Czy zachowanie tego wyboru w tym roku jest aż tak istotne? Jeżeli przepadnie, to Lakers będą w 2017 roku już wybierać normalnie, bez żadnych zastrzeżeń. Ale jeżeli Lakers zachowają ten wybór, to ten w 2017 roku znów będzie zastrzeżony w Top-3. Wg ekspertów ten następny draft ma być dużo silniejszy niż ten w tym roku - to być może plus w sytuacji, jeśli w majowej loterii Lakers będą mieli pecha i stracą swój wybór. Z drugiej strony, dwie jedyne potencjalne gwiazdy z tego najbliższego draftu, to niscy skrzydłowi Ben Simmons i Brandon Ingram. A na pozycji nr 3 Lakers już od startu sezonu mają największą dziurę spośród wszystkich drużyn NBA.

Co dalej?

To czy Lakers zachowają swój wybór może zadecydować o dalszych losach składu i niestety także o losach krytykowanego (słusznie) trenera Byrona Scotta.

Pomimo swoich kurtuazyjnych komentarzy Kupchak - pracujący w Lakers od blisko 30 lat - dostrzega, że Scott to idealny trener, żeby "tankować". Po trzech latach prowadzenia Cleveland Cavaliers (2010-2013) Scott w tym sezonie znów pokazał, że liga NBA na poziomie analityczno-intelektualnym przerosła jego wojskowy styl prowadzenia zespołu. Ten styl przypomina bardziej rosyjską szkołę katorżniczych wuefistów w dresach zapiętych pod brodę, niż menadżerowanie na boisku i poza nim koszykarzami zarabiającymi po kilka milionów dolarów rocznie. Można też napisać, że Scott, jako eks-kompan Magica na obwodzie Lakers może i zna grę, ale jest to gra z lat 80-tych.

Scott może jednak pozostać trenerem Lakers w sezonie 2016/17. Wystarczy, że po loterii draftu Lakers stracą swój wybór i wtedy cały plan odbijania się od dna trzeba będzie wprowadzić w życie ostrożniej.
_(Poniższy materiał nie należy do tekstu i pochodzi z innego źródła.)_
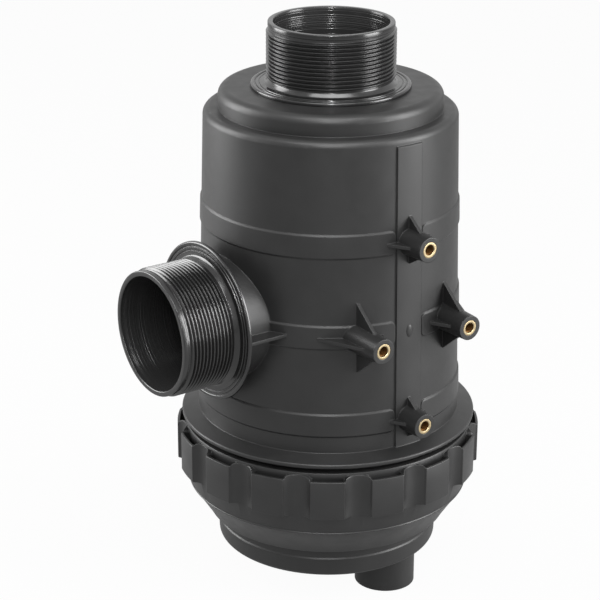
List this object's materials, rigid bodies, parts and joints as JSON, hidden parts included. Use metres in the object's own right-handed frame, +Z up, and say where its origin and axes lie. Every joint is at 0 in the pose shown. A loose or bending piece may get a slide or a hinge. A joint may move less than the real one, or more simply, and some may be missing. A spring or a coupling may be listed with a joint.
{
  "type": "suction filter",
  "caption": "Suction filter for a pump line, with threaded side inlet and top outlet, mesh cartridge, and a bowl held by a lobed ring nut.",
  "frame": {"origin": "middle of the diamond of four threaded mounting bosses, in the plane of the boss faces", "axes": "+Z up along the body's axis towards the outlet, -X towards the inlet, -Y out of the mounting bosses towards the bracket"},
  "size_m": [0.2167, 0.1859, 0.3437],
  "materials": {
    "body_plastic": "satin moulded polypropylene, near black",
    "port_plastic": "glossy black moulded plastic",
    "nut_plastic": "satin moulded polypropylene, near black",
    "bowl_plastic": "satin moulded polypropylene, near black",
    "brass": "turned brass",
    "seal_rubber": "black nitrile rubber",
    "slip_plastic": "natural acetal",
    "cap_plastic": "moulded polypropylene, black",
    "cage_plastic": "moulded polypropylene, black",
    "steel_mesh": "woven stainless steel mesh"
  },
  "bodies": {
    "housing": {"housing": "body_plastic", "outlet_nipple": "port_plastic", "inlet_nipple": "port_plastic", "insert_top": "brass", "insert_bottom": "brass", "insert_left": "brass", "insert_right": "brass"},
    "cartridge": {"cartridge_top_cap": "cap_plastic", "cartridge_top_seal": "seal_rubber", "cartridge_low_cap": "cap_plastic", "cartridge_low_seal": "seal_rubber", "cage_upper_half": "cage_plastic", "cage_lower_half": "cage_plastic", "cage_middle_ring": "cap_plastic", "mesh_sleeve_upper": "steel_mesh", "mesh_sleeve_lower": "steel_mesh"},
    "bowl": {"bowl": "bowl_plastic", "bowl_seal": "seal_rubber", "slip_ring": "slip_plastic"},
    "ring_nut": {"ring_nut": "nut_plastic"}
  },
  "joints": [
    {"name": "cartridge_draw", "type": "slide", "parent": "housing", "child": "cartridge", "axis": [0, 0, -1], "range_m": [0, 0.225]},
    {"name": "bowl_lower", "type": "slide", "parent": "cartridge", "child": "bowl", "axis": [0, 0, -1], "range_m": [0, 0.01801]},
    {"name": "nut_turn", "type": "hinge", "parent": "bowl", "child": "ring_nut", "pos_m": [0, 0.0942, -0.1], "axis": [0, 0, -1], "range_deg": [0, 1080]}
  ],
  "couplings": [
    {"joint": "bowl_lower", "follows": "nut_turn", "m_per_rad": 0.00095493}
  ]
}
Będzie to znaczyć, że Lakers nie staną latem do walki o np DeMara DeRozana z Toronto Raptors czy Ryana Andersona z New Orleans Pelicans, tylko spróbują zaliczyć kolejny sezon na 15-25 zwycięstw i w 2017 roku wybierać w drafcie w Top-3.

Oczywiście jest jeszcze agresywne rozwiązanie, które być może byłoby najbardziej w stylu Lakers - choć niekoniecznie byłoby najlepszym - czyli Lakers mogą stracić wybór w tym roku, ale zmienić trenera (np na Toma Thibodeau), wzmocnić się w lipcu i w kolejnym sezonie grać o 35-45 wygranych, jednocześnie jednak tracąc talent jaki mogliby pozyskać z bardzo wysokim numerem Draftu 2017.

Ale jeśli wybór w tym roku uda się zachować, to na pewno będzie jeszcze w czerwcu okazja napisać o planach i możliwościach, które pojawią się na horyzoncie Lakers już tego lata. W końcu obojętnie czy im idzie, czy nie, nawet moja dziewczyna chce wiedzieć co się dzieje w Lakerlandzie.